Formatting (Citation)
The specific rules governing how citations and reference lists should appear, including font, spacing, indentation, italicisation, and punctuation. Each citation style (APA, MLA, Chicago, etc.) has its own formatting requirements that must be followed consistently.
Why it matters
Correct formatting shows attention to detail and respect for academic conventions. Inconsistent or incorrect formatting is one of the most common reasons for losing marks on assignments or having manuscripts sent back by journal editors. Proper formatting also makes your paper more readable and professional, helping readers navigate your reference list efficiently.
How to use
Consult the official style guide (e.g., APA Publication Manual, MLA Handbook) for the specific formatting rules your assignment requires. Pay attention to details like italicization of titles, capitalization rules, hanging indents, spacing, and punctuation patterns. Citation generators and reference managers can automate much of this work, but always double-check the output against the style guide.
In academic writing
Formatting requirements vary significantly between citation styles. APA uses sentence case for article titles but title case for journal names; MLA uses title case for both; Chicago varies depending on whether you use notes-bibliography or author-date style.
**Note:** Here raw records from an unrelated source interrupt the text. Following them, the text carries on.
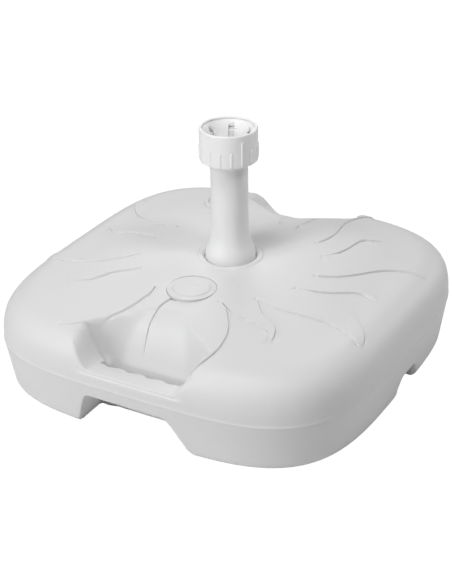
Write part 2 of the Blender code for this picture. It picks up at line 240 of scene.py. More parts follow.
def plain_top(ratio):
    """Height of the top before the sun and the grips, where ratio is 1 at the seam."""
    def crown(where):
        rise = 1 - (where / shoulder_ratio) ** crown_power
        return shoulder_height + (crown_height - shoulder_height) * rise

    def shoulder(where):
        out = np.clip((where - shoulder_ratio) / (1 - shoulder_ratio), 0.0, 1.0) ** (shoulder_power / 2)
        up = np.sqrt(np.clip(1 - out ** 2, 0.0, 1.0)) ** (2 / shoulder_power)
        return seam_height + (shoulder_height - seam_height) * up

    span = easing_end - easing_start
    nudge = 0.001
    start, end = crown(easing_start), shoulder(easing_end)
    start_slope = (crown(easing_start + nudge) - start) / nudge * span
    end_slope = (end - shoulder(easing_end - nudge)) / nudge * span
    part = np.clip((ratio - easing_start) / span, 0.0, 1.0)
    eased = curve_between(start, end, start_slope, end_slope, part)
    inner = crown(np.clip(ratio, 0.0, easing_start))
    outer = shoulder(np.clip(ratio, easing_end, 1.0))
    return np.where(ratio < easing_start, inner, np.where(ratio > easing_end, outer, eased))


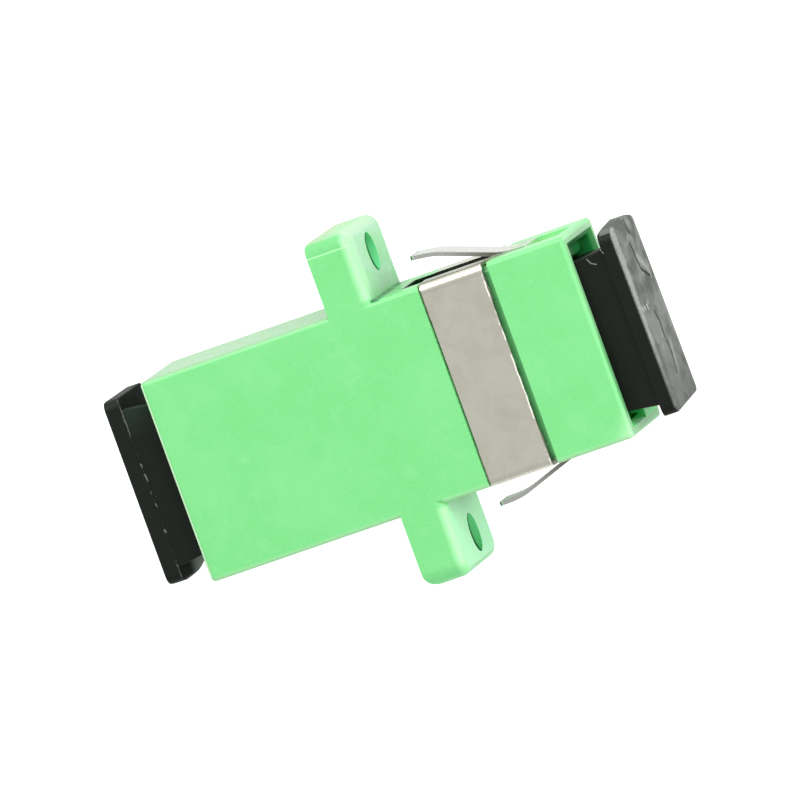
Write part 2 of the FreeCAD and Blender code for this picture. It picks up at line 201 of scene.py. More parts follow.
housingLook = {
    "tone": seen(122, 213, 133),
    "deepTone": seen(116, 209, 127),
    "paleTone": seen(139, 223, 149),
    "lightEdge": seen(196, 250, 196),
    "rimHighlight": seen(222, 255, 214),
    "pinkEndReflection": seen(196, 194, 174),
    "paleEndReflection": seen(182, 212, 182),
    "sideReflection": seen(150, 176, 146),
    "sideShadeLine": seen(84, 130, 84),
    "greyShade": seen(120, 170, 130),
    "coolReflection": seen(176, 218, 192),
    "lowFaceLight": seen(166, 248, 186),
    "lowTipLight": seen(134, 246, 156),
    "slotShade": seen(14, 48, 20),
    "grooveShade": seen(26, 112, 50),
    "channelLight": seen(176, 226, 160),
    "insideShade": seen(52, 180, 92),
    "leadShade": seen(96, 190, 112),
    "lowLeadLight": seen(70, 236, 110),
    "cornerShade": seen(56, 128, 84),
    "holeTone": seen(126, 246, 164),
    "lowHoleLight": seen(132, 255, 166),
    "holeShade": seen(20, 126, 64),
    "roughness": 0.2,
    "grainSize": 0.1,
    "grainDepth": 0.004,
    # from here on, where each shade starts and ends; Side is the distance from the middle plane Y = 0
    "halvesY": (-1.0, 1.0),
    "topFaceZ": (topZ - 0.4, topZ - 0.3),
    # the flange's ears: painted highlights on the rounded front edge and crease, painted shade on the brow,
    # painted reflections on the end, bevel and front face, and painted shade at the root
    "earSide": (bodyHalf + 0.05, bodyHalf + 0.35),
    "earEdgeX": (0.9, 1.7),
    "earEdgeZ": (topZ - 1.3, topZ - 0.8),
    "creaseY": 10.06,
    "browY": (10.14, earTipY - 0.04),
    "browZ": (topZ - 1.1, topZ - 0.9),
    "endY": (earTipY - 0.24, earTipY - 0.02),
    "endX": (flangeFront - 0.1, flangeFront - 0.02),
    "endBlendX": (-0.8, 0.8),
    "ridgeZ": (topZ - 1.2, topZ - 0.85),
    "ridgeX": (0.0, 1.0),
    "bevelReach": (11.8, 12.0),                 # X + Y
    "earFaceX": (flangeFront - 0.14, flangeFront - 0.01),
    "lowFaceSide": (bodyHalf - 0.2, bodyHalf + 1.2),
    "faceShadeSide": (bodyHalf, bodyHalf + 1.6),
    "rootX": (1.35, 1.9),
    "rootSide": (bodyHalf + 0.02, bodyHalf + 0.22),
    "rootY": (bodyHalf - 0.1, bodyHalf - 0.02),
    "lowTipY": (0.1 - earTipY, 0.9 - earTipY),
    "lowTipX": (flangeFront - 0.2, flangeFront - 0.05),
    # the body: painted highlight on the rim of the rear mouth, painted light on the lower rounded edge,
    # painted reflection on the upper side, and the corner of the front mouth
    "rearRimX": rearX + 0.09,
    "rearRimZ": (topZ - 0.3, topZ - 0.15),
    "rearRimY": (bodyHalf - 0.3, bodyHalf - 0.15),
    "lowEdgeY": (0.15 - bodyHalf, 0.35 - bodyHalf),
    "lowEdgeZ": (topZ - 0.7, topZ - 0.4),
    "lowEdgeSide": (bodyHalf, bodyHalf + 0.05),
    "lowEdgeGapX": (flangeRear, flangeFront - 0.1),
    "flankY": (bodyHalf - 0.18, bodyHalf - 0.1),
    "flankX": (flangeRear - 0.04, flangeRear),
    "seamZ": topZ - 0.55,
    "cornerSlope": 0.6,
    "cornerReach": (15.9, 17.6),                # X - slope * Y
    # screw holes: distance from their axis, and where their shade ends as X + slope * depth under the axis
    "screwY": 9.0,
    "holeReach": (1.21, 1.23),
    "holeDepth": (1.53, 1.62),
    "holeSlope": 0.4686,
    "holeRimReach": 1.24,
    "holeRimZ": (4.6, 5.2),
    "holeRimX": (flangeFront - 0.05, flangeFront - 0.01),
    # painted shade under and behind the clip, painted light in the side channels
    "grooveX": (4.36, 8.83),
    "grooveZ": (0.6, 8.95),
    "groovePaleX": (8.45, 8.8),
    "pocketX": (2.88, 9.6),
    "pocketZ": (3.02, 7.15),
    "pocketSide": (5.7, 6.5),
    "channelX": (10.9, 13.1),
    "channelZ": (3.12, 7.05),
    "channelSide": (6.05, 6.3),
    # the mouth's rim, and the lead-in and the inside in painted shade
    "leadX": (frontX - 0.45, frontX - 0.35),
    "leadSide": (bodyHalf - wall + 0.34, bodyHalf - wall + 0.38),
    "leadZ": (wall - 0.2, topZ - wall + 0.18),
    "mouthX": (frontX - 0.07, frontX - 0.02),
    "cavitySide": (bodyHalf - wall, bodyHalf - wall + 0.06),
    "cavityZ": (wall - 0.04, topZ - wall + 0.04),
}


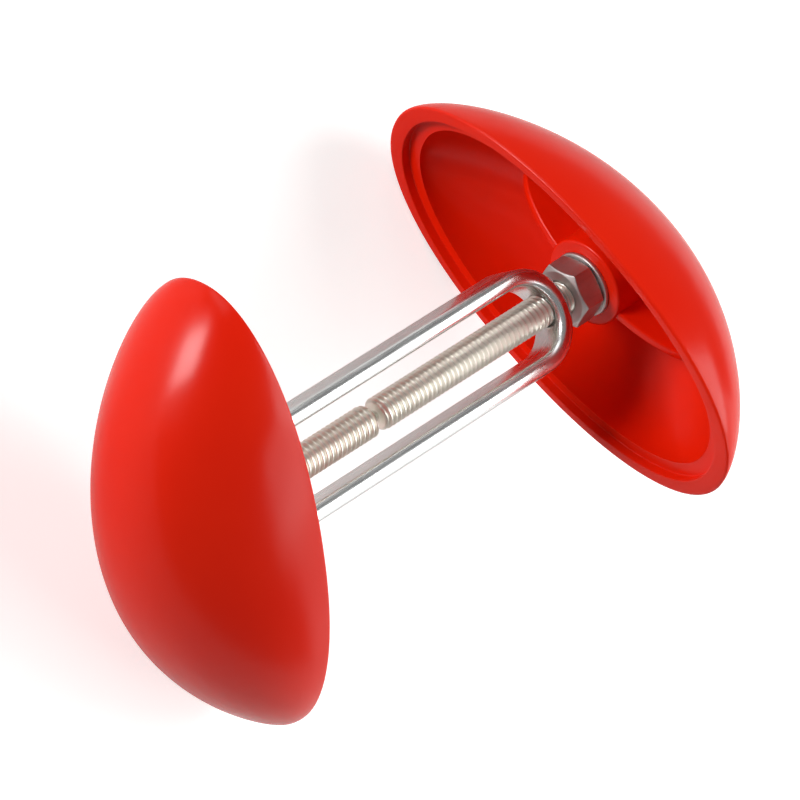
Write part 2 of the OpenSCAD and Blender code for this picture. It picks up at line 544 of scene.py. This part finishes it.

Students often underestimate how much formatting details matter, but professors and journal editors view them as a measure of scholarly rigor.
Common mistakes
- •Mixing formatting rules from different citation styles in the same paper (e.g., using APA in-text citations with an MLA Works Cited page).
- •Not using a hanging indent in the reference list or bibliography when the style requires it.
- •Inconsistently italicizing, capitalizing, or punctuating elements across different reference entries.